**Exercise details**.
Copy every line of the data exactly, leaving nothing out.

**Stored data**.
* begin *

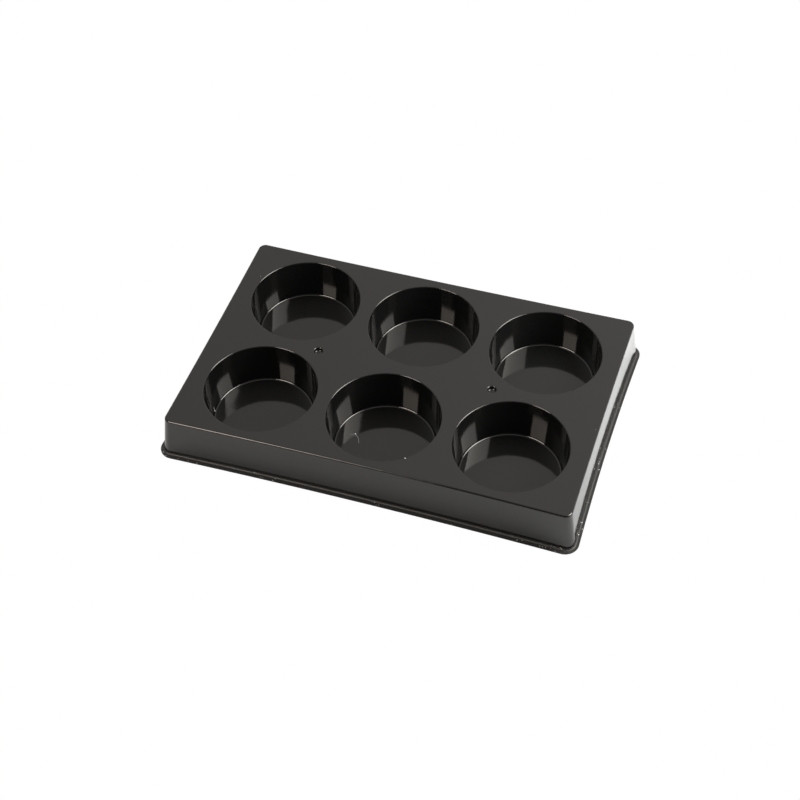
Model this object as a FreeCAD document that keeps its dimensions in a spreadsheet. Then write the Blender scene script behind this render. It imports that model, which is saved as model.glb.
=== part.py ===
"""Six-cup thermoformed tray: one drawn plastic sheet with a raised deck, six round cups, two locating
pips, a drafted skirt and a flat foot flange.

Frame: +Z up, Z = 0 on the underside of the foot flange, origin under the middle of the deck.
X runs along the three cups of a row, Y across the two rows.  Millimetres and degrees.
The sheet keeps one gauge: the skirt and deck are lofted outside and hollowed inside, and each cup
and pip is turned as a skin below the deck and then opened from above.
"""
import FreeCAD, Part
import math
import os

import Sketcher
from FreeCAD import Vector

doc = FreeCAD.newDocument("SixCupTray")

# ---------------------------------------------------------------- driving sizes
SIZES = {
    # the deck, where its flat would meet the skirt with a sharp edge
    "deck_length": 382.8,
    "deck_width": 247.6,
    "deck_corner": 7.0,
    "deck_edge_round": 1.4,
    # the skirt
    "tray_height": 42.4,
    "skirt_draft": 5.5,
    "foot_corner": 8.6,
    "foot_round": 1.8,
    "flange_reach": 4.6,
    "sheet_gauge": 1.0,
    # how far the middle of each side has drawn inwards as the sheet cooled
    "front_bow_deck": 2.5,
    "front_bow_foot": 3.0,
    "back_bow_deck": 1.1,
    "back_bow_foot": 3.0,
    "end_bow_deck": 0.6,
    "end_bow_foot": 2.8,
    # the cups, on one square pitch
    "cup_pitch": 120.0,
    "mouth_radius": 53.9,
    "cup_depth": 39.0,
    "cup_draft": 8.0,
    "rim_round": 1.2,
    "floor_round": 2.0,
    # the locating pips, on the middle line between the two rows of cups
    "pip_pitch": 170.0,
    "pip_radius": 4.8,
    "pip_depth": 2.6,
    "pip_round": 1.6,
    "pip_floor_round": 1.2,
    "pip_draft": 25.0,
}
CUPS_ALONG = 3
CUPS_ACROSS = 2
PIPS = 2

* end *

**Exercise response**.
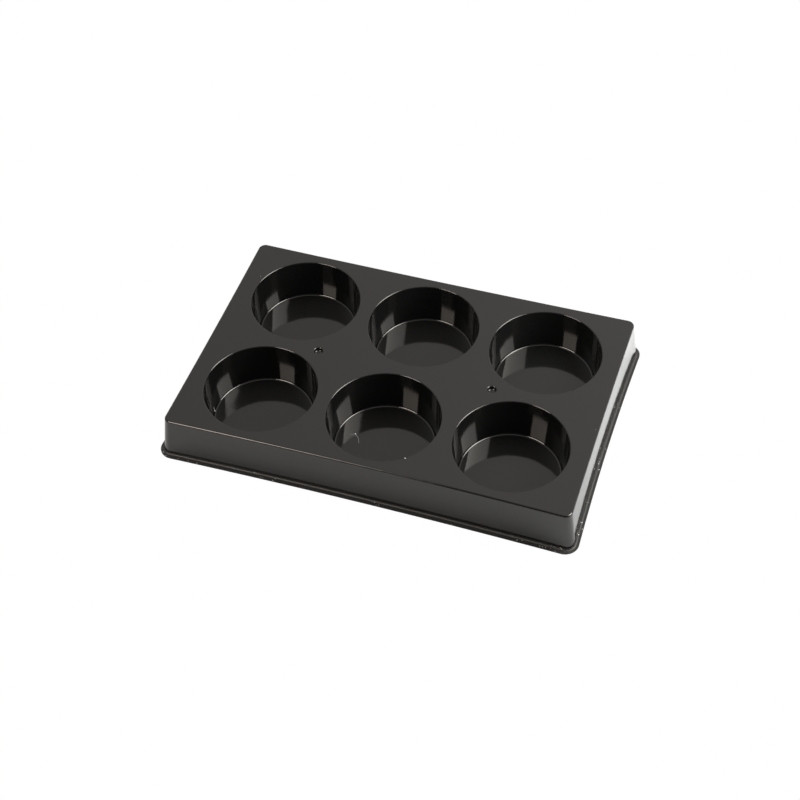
Model this object as a FreeCAD document that keeps its dimensions in a spreadsheet. Then write the Blender scene script behind this render. It imports that model, which is saved as model.glb.
=== part.py ===
"""Six-cup thermoformed tray: one drawn plastic sheet with a raised deck, six round cups, two locating
pips, a drafted skirt and a flat foot flange.

Frame: +Z up, Z = 0 on the underside of the foot flange, origin under the middle of the deck.
X runs along the three cups of a row, Y across the two rows.  Millimetres and degrees.
The sheet keeps one gauge: the skirt and deck are lofted outside and hollowed inside, and each cup
and pip is turned as a skin below the deck and then opened from above.
"""
import FreeCAD, Part
import math
import os

import Sketcher
from FreeCAD import Vector

doc = FreeCAD.newDocument("SixCupTray")

# ---------------------------------------------------------------- driving sizes
SIZES = {
    # the deck, where its flat would meet the skirt with a sharp edge
    "deck_length": 382.8,
    "deck_width": 247.6,
    "deck_corner": 7.0,
    "deck_edge_round": 1.4,
    # the skirt
    "tray_height": 42.4,
    "skirt_draft": 5.5,
    "foot_corner": 8.6,
    "foot_round": 1.8,
    "flange_reach": 4.6,
    "sheet_gauge": 1.0,
    # how far the middle of each side has drawn inwards as the sheet cooled
    "front_bow_deck": 2.5,
    "front_bow_foot": 3.0,
    "back_bow_deck": 1.1,
    "back_bow_foot": 3.0,
    "end_bow_deck": 0.6,
    "end_bow_foot": 2.8,
    # the cups, on one square pitch
    "cup_pitch": 120.0,
    "mouth_radius": 53.9,
    "cup_depth": 39.0,
    "cup_draft": 8.0,
    "rim_round": 1.2,
    "floor_round": 2.0,
    # the locating pips, on the middle line between the two rows of cups
    "pip_pitch": 170.0,
    "pip_radius": 4.8,
    "pip_depth": 2.6,
    "pip_round": 1.6,
    "pip_floor_round": 1.2,
    "pip_draft": 25.0,
}
CUPS_ALONG = 3
CUPS_ACROSS = 2
PIPS = 2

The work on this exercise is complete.